The Enid News and Eagle, Enid, OK

National and world

February 13, 2013

Emails show change in Okla. health exchange policy

(Continued)

OKLAHOMA CITY — ‘Obamacare will taint you’

Former state Sen. Randy Brogdon, a deputy commissioner under Doak, publicly protested a state-based exchange but not in his capacity at the department.

Rather, Brogdon was listed as the lead author of an email in March sent out by the Tulsa County Republican Platform Committee that called on Fallin to return the $54 million in federal funds.

Brogdon was the only senior adviser in the Insurance Department who was opposed to building a state-based exchange, according to emails.

“On the surface a state exchange sounds like a better choice, but ultimately I believe a state exchange will usher in full fledge Obamacare to Oklahoma,” he wrote in a policy paper prepared by the department.

Brogdon could not be reached for comment Friday.

The emails demonstrate top Doak advisers were concerned that his acceptance of federal dollars might put him in a bind. In dozens of emails they encouraged him to walk a fine line between opposing Obama’s plan and pushing for a state-based exchange.

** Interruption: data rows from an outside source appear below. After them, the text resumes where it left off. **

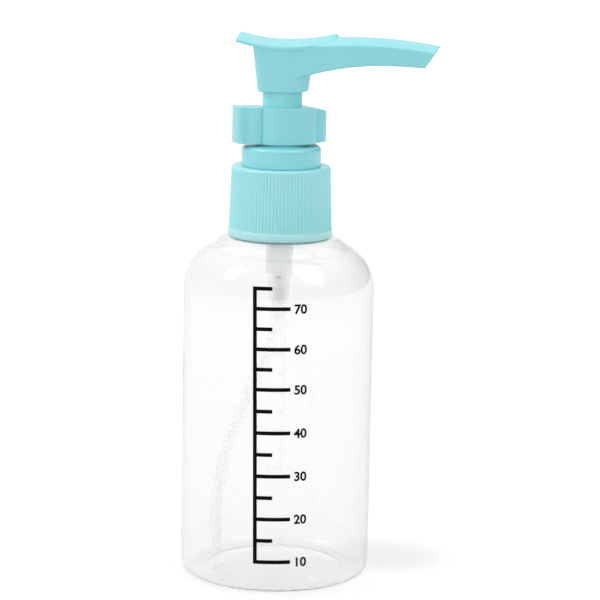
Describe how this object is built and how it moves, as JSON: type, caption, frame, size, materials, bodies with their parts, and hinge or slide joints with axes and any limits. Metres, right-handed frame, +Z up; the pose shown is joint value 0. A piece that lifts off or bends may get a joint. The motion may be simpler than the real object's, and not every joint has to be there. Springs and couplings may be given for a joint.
{
  "type": "pump oil bottle",
  "caption": "Clear round bottle with a printed volume scale and a pale aqua screw-on lotion pump held up by a pull-off lock clip.",
  "frame": {"origin": "centre of the ring that the bottle stands on, at floor level", "axes": "+Z up the bottle's axis, +X the way the spout points, the printed scale faces -Y"},
  "size_m": [0.0524, 0.0401, 0.1146],
  "materials": {
    "clear_plastic": "clear blown PET, glossy",
    "black_ink": "screen-printed black ink",
    "collar_plastic": "satin moulded polypropylene with fine ribs",
    "gasket_foam": "foamed polyethylene",
    "housing_plastic": "natural translucent polypropylene",
    "pump_plastic": "satin moulded polypropylene",
    "tube_plastic": "natural polyethylene tube",
    "ball_steel": "polished stainless steel",
    "piston_plastic": "natural polyethylene",
    "spring_steel": "drawn stainless wire",
    "clip_plastic": "satin moulded polypropylene",
    "head_plastic": "satin moulded polypropylene"
  },
  "bodies": {
    "bottle_body": {"bottle": "clear_plastic", "scale_print": "black_ink"},
    "pump_body": {"pump_housing": "housing_plastic", "neck_gasket": "gasket_foam", "chaplet": "pump_plastic", "dip_tube": "tube_plastic", "return_spring": "spring_steel"},
    "collar_body": {"screw_collar": "collar_plastic"},
    "plunger_body": {"stem": "pump_plastic", "piston": "piston_plastic"},
    "head_body": {"actuator_head": "head_plastic"},
    "clip_body": {"lock_clip": "clip_plastic"},
    "inlet_valve": {"inlet_ball": "ball_steel"},
    "outlet_valve": {"outlet_ball": "ball_steel"}
  },
  "joints": [
    {"name": "pump_lift", "type": "slide", "parent": "bottle_body", "child": "pump_body", "axis": [0, 0, 1], "range_m": [0, 0.00477]},
    {"name": "collar_turn", "type": "hinge", "parent": "pump_body", "child": "collar_body", "pos_m": [0, 0, 0.08], "axis": [0, 0, 1], "range_deg": [0, 540]},
    {"name": "pump_stroke", "type": "slide", "parent": "pump_body", "child": "plunger_body", "axis": [0, 0, -1], "range_m": [0, 0.003], "stiffness_N_per_m": 300, "springref_m": -0.004, "deforming": ["return_spring"]},
    {"name": "head_turn", "type": "hinge", "parent": "plunger_body", "child": "head_body", "pos_m": [0, 0, 0.105], "axis": [0, 0, 1], "continuous": true},
    {"name": "clip_pull", "type": "slide", "parent": "pump_body", "child": "clip_body", "axis": [0.4384, -0.8988, 0], "range_m": [0, 0.025]},
    {"name": "inlet_lift", "type": "slide", "parent": "pump_body", "child": "inlet_valve", "axis": [0, 0, 1], "range_m": [0, 0.0005]},
    {"name": "outlet_lift", "type": "slide", "parent": "plunger_body", "child": "outlet_valve", "axis": [0, 0, 1], "range_m": [0, 0.00035]}
  ],
  "couplings": [
    {"joint": "pump_lift", "follows": "collar_turn", "m_per_rad": 0.00050532}
  ]
}
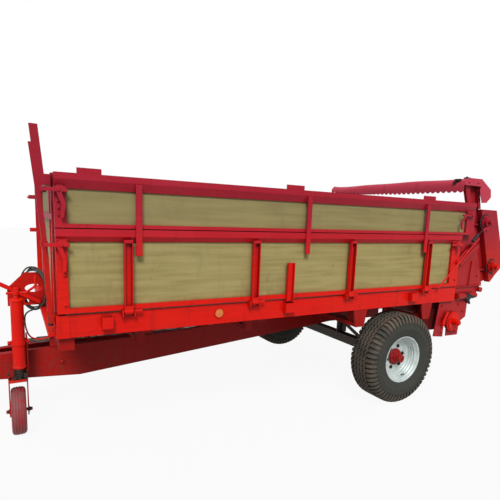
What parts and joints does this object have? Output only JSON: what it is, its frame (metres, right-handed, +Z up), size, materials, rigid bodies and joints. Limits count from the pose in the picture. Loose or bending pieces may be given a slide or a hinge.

“There could be serious political repercussions for being involved in the implementation of the exchange,” wrote Rick Farmer, another deputy commissioner, in a policy paper shared via email. “A large part of your political success was the overwhelming opposition of Oklahomans to this overreaching, federal incursion. Implementing Obamacare will taint you.”

In another email, Farmer asked the Heritage Foundation, another conservative think tank, to write opinion pieces for newspapers in Tulsa and Oklahoma City that would explain why the grants and exchanges are OK, saying, “we are getting beat up pretty hard here in Oklahoma.”

Rep. Mike Ritze said on Friday that he would attribute the sudden change of plans more to pressure by “boots on the ground” — Oklahoma residents and lawmakers who did not want Fallin to pursue an exchange.

Ritze said several large rallies at the Capitol encouraged many top policymakers to reconsider the effort.

“The biggest concern would be the exchanges leading to a kind of backdoor approach to Obamacare,” he said.